NIR-II Imaging

Explore the latest advances, challenges, and innovations driving NIR-II in vivo imaging forward.

NIR-II Imaging

When to Use NIR-II and When Not To

NIR-II imaging is not simply a longer-wavelength alternative to NIR-I. It enables specific biological questions to be addressed that are difficult, or impossible, to resolve with shorter wavelengths. At the same time, some applications remain better served by bioluminescence. A strategic modality decision begins with the biological endpoint.

Summary

NIR-II imaging (1000–1700 nm) offers superior penetration depth and reduced photon scattering compared to traditional NIR-I and visible wavelengths, making it ideal for deep-tissue visualization, real-time drug distribution studies, and cardiovascular mapping in preclinical research.

The most informative studies increasingly combine both modalities : bioluminescence for molecular sensitivity + NIR-II for deep anatomical context, enabling researchers to correlate biological activity with structural and pharmacological distribution in the same imaging session.

However, bioluminescence remains unmatched for detecting molecular processes and gene expression due to its extremely low background and high sensitivity for small cell populations.

  • Choose NIR-II for: depth, scattering reduction, vascular resolution, drug distribution clarity
  • Choose bioluminescence for: molecular sensitivity, low cell detection, gene expression reporting

When to use NIR-II

1 - Deep-tissue imaging where scattering limits NIR-I

NIR-II (1000–1700 nm) significantly reduces photon scattering and tissue autofluorescence.

Use NIR-II when:

  • Monitoring liver, pancreas, or brain targets
  • Imaging deep orthotopic tumors
  • Studying biodistribution in metabolically active organs
  • Working in larger animal models

For these applications, improved penetration depth directly improves interpretability and quantification.

2 - Real-time drug distribution and metabolic imaging

NIR-II is particularly well suited for:

  • Real-time pharmacokinetics
  • Dynamic biodistribution studies
  • Monitoring probe clearance pathways
  • Imaging metabolic organ perfusion
  • Reduced background and higher deep-organ contrast enable clearer visualization of drug accumulation and washout kinetics

For translational research and preclinical drug development, this can provide a more accurate understanding of tissue targeting and systemic exposure.
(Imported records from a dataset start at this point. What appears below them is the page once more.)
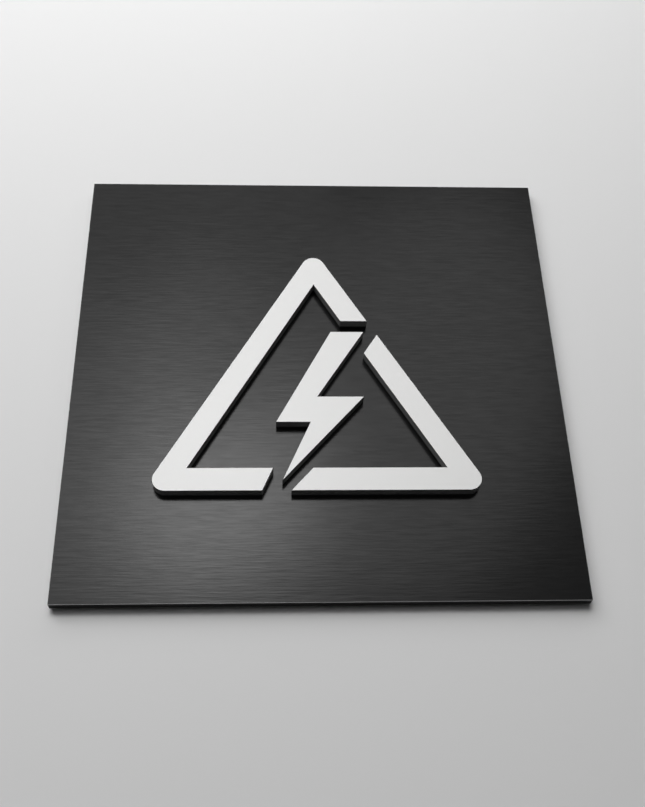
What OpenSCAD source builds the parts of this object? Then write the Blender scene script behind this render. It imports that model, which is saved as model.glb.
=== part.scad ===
// Electrical hazard sign: a square panel of black brushed composite sheet
// with a raised white warning triangle, which a lightning bolt cuts through.
// The sign lies on its back. X runs to its right, Y to its top, and Z out of
// its face. The origin is the middle of the lowest face, in millimetres.

/* [Panel] */
// Side of the square panel
panel_side = 140; // [120:1:200]
// Thickness of the panel's composite sheet
panel_t = 3; // [2:0.5:6]
// Thickness of each skin of the panel's sheet
panel_skin_t = 0.3; // [0.2:0.05:0.5]

/* [Triangle] */
// Side of the triangle, measured to its corners before they are rounded
triangle_side = 94.2; // [90:0.1:100]
// Width of the triangle's band
band_w = 6.8; // [5:0.1:8.5]
// Radius of the triangle's outer corners
corner_r = 3.5; // [1:0.1:6]
// Middle of the triangle, to the right of the panel's middle
symbol_x = -0.8; // [-5:0.1:5]
// Middle of the triangle, above the panel's middle
symbol_y = -0.8; // [-5:0.1:5]
// Thickness of the composite sheet of the raised pieces
symbol_t = 3; // [2:0.5:6]
// Thickness of each skin of the raised pieces' sheet
symbol_skin_t = 0.3; // [0.2:0.05:0.5]
// Thickness of the bonding film that holds the raised pieces
film_t = 0.2; // [0.1:0.05:0.5]

/* [Bolt] */
// Gap left open all round between the bolt and the triangle
bolt_gap = 3.75; // [2.5:0.05:4.5]
// Height of the bolt, from its top edge to its tip
bolt_h = 48.1; // [46:0.1:50]
// Width of the bolt's top edge
bolt_top_w = 9.7; // [8:0.1:11]
// Left end of the top edge, to the right of the triangle's middle
bolt_x = 4.6; // [3.5:0.1:6]
// Top edge, above the triangle's middle
bolt_y = 12; // [11:0.1:13]
// Tip, to the left of the top edge's left end
tip_lean = 14.2; // [13:0.1:15]
// Left foot's drop below the top edge
foot_drop = 30.1; // [28:0.1:32]
// Left foot's point, to the left of the top edge's left end
foot_lean = 15.9; // [15:0.1:17]
// Width of the left foot
foot_w = 9.6; // [8:0.1:11]
// Right shoulder's drop below the top edge
shoulder_drop = 21.9; // [20:0.1:24]
// Right shoulder's inner end, to the left of the top edge's right end
shoulder_lean = 13.9; // [13:0.1:15]
// Width of the right shoulder
shoulder_w = 13.2; // [12:0.1:14.5]

/* [Mounting tape] */
// Width of each strip of tape on the back
tape_w = 18; // [10:1:25]
// Length of each strip
tape_len = 120; // [80:1:120]
// Thickness of the tape
tape_t = 0.4; // [0.2:0.05:1]
// Margin between a strip and the panel's edge
tape_margin = 10; // [2:1:20]
// Thickness of the release liner on each strip
liner_t = 0.1; // [0.05:0.01:0.15]

/* [Hidden] */

BRUSHED_BLACK = "#37383a";
SIGNAL_WHITE = "#e6e6e4";
CORE_BLACK = "#161617";
PRIMER_GREY = "#8f9294";
TAPE_BLACK = "#202022";
LINER_WHITE = "#dcdad2";

// Levels of the stack, from the liners up
tape_z = liner_t;
panel_z = tape_z + tape_t;
film_z = panel_z + panel_t;
symbol_z = film_z + film_t;

// An equilateral triangle about the middle of its rounded outline. Inset by
// the band it is the inner edge, and by the corner radius it is the middles
// of the corner arcs.
half_corner = 30;
triangle_h = triangle_side * cos(half_corner);
base_y = (corner_r - triangle_h) / 2;
function inset(d) =
    let (side = triangle_side - 2 * d / tan(half_corner), y = base_y + d)
    [[-side / 2, y], [side / 2, y], [0, y + side * cos(half_corner)]];
arc_steps = 24;
arc_turn = 120;
first_arc = 150;
function arc(middle, start) = [
    for (i = [0:arc_steps])
        let (a = start + arc_turn * i / arc_steps)
        middle + corner_r * [cos(a), sin(a)]
];
arc_middles = inset(corner_r);
outer = [for (i = [0:2]) each arc(arc_middles[i], first_arc + arc_turn * i)];

// The bolt, named by its corners from the top edge's left end round by its
// left foot, tip and right shoulder to the top edge's right end
top_left = [bolt_x, bolt_y];
top_right = top_left + [bolt_top_w, 0];
foot_point = top_left - [foot_lean, foot_drop];
foot_root = foot_point + [foot_w, 0];
tip = top_left - [tip_lean, bolt_h];
shoulder_root = top_right - [shoulder_lean, shoulder_drop];
shoulder_point = shoulder_root + [shoulder_w, 0];
bolt = [top_left, foot_point, foot_root, tip, shoulder_point, shoulder_root, top_right];

// The bolt's outline moved out by the gap. Its tip and its top right corner
// cut through the band, so they stay sharp, and its other points are cut off.
function unit(v) = v / norm(v);
function right_of(v) = [v.y, -v.x];
function meet(p, u, q, v) = p + u * cross(q - p, v) / cross(u, v);
function mitre(before, at, after) =
    let (u = unit(at - before), v = unit(after - at))
    meet(at + right_of(u) * bolt_gap, u, at + right_of(v) * bolt_gap, v);
function cut_off(before, at, after) = [
    at + right_of(unit(at - before)) * bolt_gap,
    at + right_of(unit(after - at)) * bolt_gap
];
function turns_in(before, at, after) = cross(at - before, after - at) < 0;
function grown(before, at, after) =
    at == tip || at == top_right || turns_in(before, at, after)
        ? [mitre(before, at, after)]
        : cut_off(before, at, after);
bolt_points = len(bolt);
clearance = [
    for (i = [0:bolt_points - 1])
        each grown(bolt[(i + bolt_points - 1) % bolt_points], bolt[i], bolt[(i + 1) % bolt_points])
];
tip_mitre = mitre(foot_root, tip, shoulder_point);
top_mitre = mitre(shoulder_root, top_right, top_left);

// All that lies to the right of the bolt, between its mitred corners
right_side = [
    top_mitre, top_right, shoulder_root, shoulder_point, tip, tip_mitre,
    [panel_side, tip_mitre.y], [panel_side, top_mitre.y]
];

module cut_triangle() difference() {
    polygon(outer);
    polygon(inset(band_w));
    polygon(clearance);
}

module left_arm() difference() {
    cut_triangle();
    polygon(right_side);
}

module right_arm() intersection() {
    cut_triangle();
    polygon(right_side);
}

// One layer of an outline, from height z up
module layer(z, t) translate([0, 0, z]) linear_extrude(t) children();

// The layers of a composite sheet that lies at height z
module back_skin(z, skin_t) layer(z, skin_t) children();
module core(z, sheet_t, skin_t) layer(z + skin_t, sheet_t - 2 * skin_t) children();
module front_skin(z, sheet_t, skin_t) layer(z + sheet_t - skin_t, skin_t) children();

module on_symbol() translate([symbol_x, symbol_y]) children();
module bonding_film() color(TAPE_BLACK) layer(film_z, film_t) on_symbol() children();
module symbol_back_skin() color(PRIMER_GREY)
    back_skin(symbol_z, symbol_skin_t) on_symbol() children();
module symbol_core() color(CORE_BLACK)
    core(symbol_z, symbol_t, symbol_skin_t) on_symbol() children();
module symbol_face() color(SIGNAL_WHITE)
    front_skin(symbol_z, symbol_t, symbol_skin_t) on_symbol() children();

// A strip on the back, on the left with side -1 and on the right with side 1
module strip(side)
    translate([side * (panel_side / 2 - tape_margin - tape_w / 2), 0])
        square([tape_w, tape_len], center = true);
module tape(side) color(TAPE_BLACK) layer(tape_z, tape_t) strip(side);
module liner(side) color(LINER_WHITE) layer(0, liner_t) strip(side);

module left_tape_liner() liner(-1);
module right_tape_liner() liner(1);
module left_tape() tape(-1);
module right_tape() tape(1);

module panel_outline() square(panel_side, center = true);
module panel_back_skin() color(PRIMER_GREY) back_skin(panel_z, panel_skin_t) panel_outline();
module panel_core() color(CORE_BLACK) core(panel_z, panel_t, panel_skin_t) panel_outline();
module panel_front_skin() color(BRUSHED_BLACK)
    front_skin(panel_z, panel_t, panel_skin_t) panel_outline();

module left_arm_film() bonding_film() left_arm();
module left_arm_back_skin() symbol_back_skin() left_arm();
module left_arm_core() symbol_core() left_arm();
module left_arm_face() symbol_face() left_arm();

module bolt_film() bonding_film() polygon(bolt);
module bolt_back_skin() symbol_back_skin() polygon(bolt);
module bolt_core() symbol_core() polygon(bolt);
module bolt_face() symbol_face() polygon(bolt);

module right_arm_film() bonding_film() right_arm();
module right_arm_back_skin() symbol_back_skin() right_arm();
module right_arm_core() symbol_core() right_arm();
module right_arm_face() symbol_face() right_arm();

left_tape_liner();
right_tape_liner();
left_tape();
right_tape();
panel_back_skin();
panel_core();
panel_front_skin();
left_arm_film();
left_arm_back_skin();
left_arm_core();
left_arm_face();
bolt_film();
bolt_back_skin();
bolt_core();
bolt_face();
right_arm_film();
right_arm_back_skin();
right_arm_core();
right_arm_face();
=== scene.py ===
"""An electrical hazard sign of aluminium composite sheet, lying on its back.

A square panel, brushed and black, carries a raised warning triangle in three
white pieces: a left arm, a lightning bolt and a right arm. Each is cut from
sheet with two thin aluminium skins on a polyethylene core.
"""

import math

import bmesh
import bpy
from mathutils import Euler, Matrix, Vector


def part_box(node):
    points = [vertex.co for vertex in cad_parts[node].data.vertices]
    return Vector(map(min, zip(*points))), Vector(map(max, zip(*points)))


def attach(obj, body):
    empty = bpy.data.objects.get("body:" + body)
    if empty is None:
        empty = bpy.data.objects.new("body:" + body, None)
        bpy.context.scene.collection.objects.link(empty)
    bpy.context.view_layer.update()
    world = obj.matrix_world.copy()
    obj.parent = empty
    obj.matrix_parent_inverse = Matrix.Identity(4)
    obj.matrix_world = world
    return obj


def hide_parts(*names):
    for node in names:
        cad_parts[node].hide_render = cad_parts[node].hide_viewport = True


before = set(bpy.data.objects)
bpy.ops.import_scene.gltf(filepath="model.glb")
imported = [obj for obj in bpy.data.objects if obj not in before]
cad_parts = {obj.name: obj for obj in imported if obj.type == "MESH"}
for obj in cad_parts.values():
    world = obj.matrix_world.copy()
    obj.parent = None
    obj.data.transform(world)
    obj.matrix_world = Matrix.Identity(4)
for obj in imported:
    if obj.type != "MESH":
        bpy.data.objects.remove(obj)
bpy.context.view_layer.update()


# The camera stands in front of the sign and looks down on it at about 60
# degrees, as worked out from the corners of the panel and the edges of the
# raised pieces. Its place is measured from the middle of the panel's face.
MM = 0.001
PHOTO_HEIGHT = 807
FOCAL_PX = 1054.4
SENSOR = 36
NEAREST = 10 * MM
CAMERA_FROM_FACE = Vector((-12.6, -160.9, 259.1)) * MM
CAMERA_TURN = Euler((0.5245, -0.0396, -0.0231))

face_middle = Vector((0, 0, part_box("panel_front_skin")[1].z))
camera = bpy.data.objects.new("camera", bpy.data.cameras.new("camera"))
camera.data.sensor_width = SENSOR
camera.data.lens = SENSOR * FOCAL_PX / PHOTO_HEIGHT
camera.data.clip_start = NEAREST
camera.location = face_middle + CAMERA_FROM_FACE
camera.rotation_euler = CAMERA_TURN
bpy.context.scene.collection.objects.link(camera)
bpy.context.scene.camera = camera
bpy.context.scene.view_settings.view_transform = "Standard"


# The table is a smooth pale laminate with hardly any gloss, wide enough to fill
# every view. Away from where the window lights it, and past all that the photo
# shows, it fades to the pale room.
def linear(colour):
    """A colour such as "#37383a" as linear red, green, blue and alpha."""
    parts = [int(colour[i:i + 2], 16) / 255 for i in (1, 3, 5)]
    return [p / 12.92 if p <= 0.04045 else ((p + 0.055) / 1.055) ** 2.4 for p in parts] + [1]


def material(name, colour, roughness, metallic=0.0):
    """A new material, with its tree and its shader."""
    made = bpy.data.materials.new(name)
    made.use_nodes = True
    shader = made.node_tree.nodes["Principled BSDF"]
    shader.inputs["Base Color"].default_value = linear(colour)
    shader.inputs["Roughness"].default_value = roughness
    shader.inputs["Metallic"].default_value = metallic
    return made, made.node_tree, shader


def add(tree, kind, inputs=(), **settings):
    """A new node of that kind, with its settings, and its inputs set or linked."""
    made = tree.nodes.new(kind)
    for name, value in settings.items():
        setattr(made, name, value)
    for name, value in dict(inputs).items():
        if isinstance(value, bpy.types.NodeSocket):
            tree.links.new(value, made.inputs[name])
        else:
            made.inputs[name].default_value = value
    return made


def when_seen(tree, strength):
    """That strength, but 0 for light that falls on a surface and isn't seen or mirrored."""
    rays = add(tree, "ShaderNodeLightPath")
    seen = add(tree, "ShaderNodeMath", {0: rays.outputs["Is Camera Ray"],
                                        1: rays.outputs["Is Glossy Ray"]}, operation="MAXIMUM")
    return add(tree, "ShaderNodeMath", {0: seen.outputs["Value"], 1: strength},
               operation="MULTIPLY").outputs["Value"]


WHITE = (1, 1, 1, 1)
TABLE_SIZE = 6.0
TABLE_COLOUR = "#e2e2e2"
TABLE_ROUGHNESS = 0.6
TABLE_SHEEN = 0.05
LIT_MIDDLE = Vector((-150, 250, 0)) * MM
FADE_START = 430 * MM
FADE_END = 850 * MM
PAINTED_GLOW_TONE = 0.5

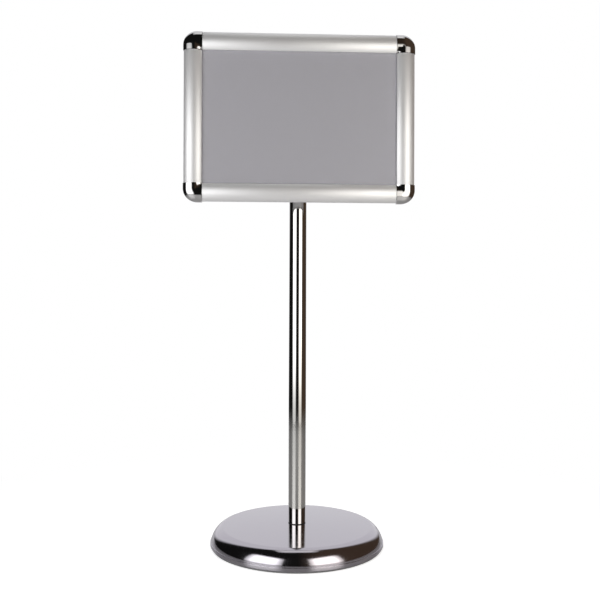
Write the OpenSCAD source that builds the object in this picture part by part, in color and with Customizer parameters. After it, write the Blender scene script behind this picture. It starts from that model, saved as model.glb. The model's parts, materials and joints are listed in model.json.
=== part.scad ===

3 - Cardiovascular mapping

The reduced scattering in NIR-II allows improved visualization of:

  • Vascular architecture
  • Microvascular perfusion
  • Cardiac and cerebral blood flow patterns
  • Real-time vascular dynamics

For high-speed imaging of vascular filling or contrast agent propagation, NIR-II provides improved vessel delineation in deep tissue compared to NIR-I.

4 - Probe development and validation

NIR-II is increasingly used in the development of:

  • Organic long-wavelength fluorophores
  • Rare-earth nanoparticles
  • Small-molecule NIR-II dyes
  • Targeted conjugates

NIR-II platforms allow proper evaluation of probe brightness, targeting specificity, and clearance.

When bioluminescence is a better choice

While NIR-II excels in deep-tissue structural and distribution imaging, bioluminescence remains unmatched in sensitivity for certain molecular processes.

Detection of molecular and cellular activity

Bioluminescence offers:

  • Extremely low background
  • High sensitivity for small cell populations
  • Direct reporting of gene expression
  • Monitoring of promoter activity
  • Early tumor cell detection

For studies focused on cellular viability, molecular signaling, or reporter gene expression, bioluminescence often provides superior sensitivity compared to fluorescence modalities.

When to combine modalities

Increasingly, the most informative studies use both bioluminescence and NIR-II modalities together.

  • Bioluminescence → unrivalled sensitivity for molecular processes
  • NIR-II → deep-tissue anatomical and biodistribution visualization
  • Optional NIR-I → targeted superficial imaging

Example workflow:

  • Luciferase reports tumor viability
  • NIR-II probe maps drug accumulation in deep tumor mass
  • Anatomical overlay improves spatial interpretation

This combination allows researchers to correlate biological activity with structural and pharmacological distribution in the same animal, in the same imaging session.

When NIR-II may not be necessary

  • Superficial subcutaneous models
  • Early screening studies focused solely on viability
  • High-throughput assays where deep visualization is not required
  • Experiments using well-validated NIR-I probes with sufficient depth

In these cases, system complexity may not add scientific value.

Decision framework

Choose NIR-II when the limiting factor is:

  • Depth
  • Scattering
  • Autofluorescence
  • Vascular resolution
  • Drug distribution clarity

Choose bioluminescence when the limiting factor is:

  • Sensitivity
  • Detection of low cell numbers
  • Gene expression reporting

Combine modalities when the study requires both molecular sensitivity and deep anatomical context.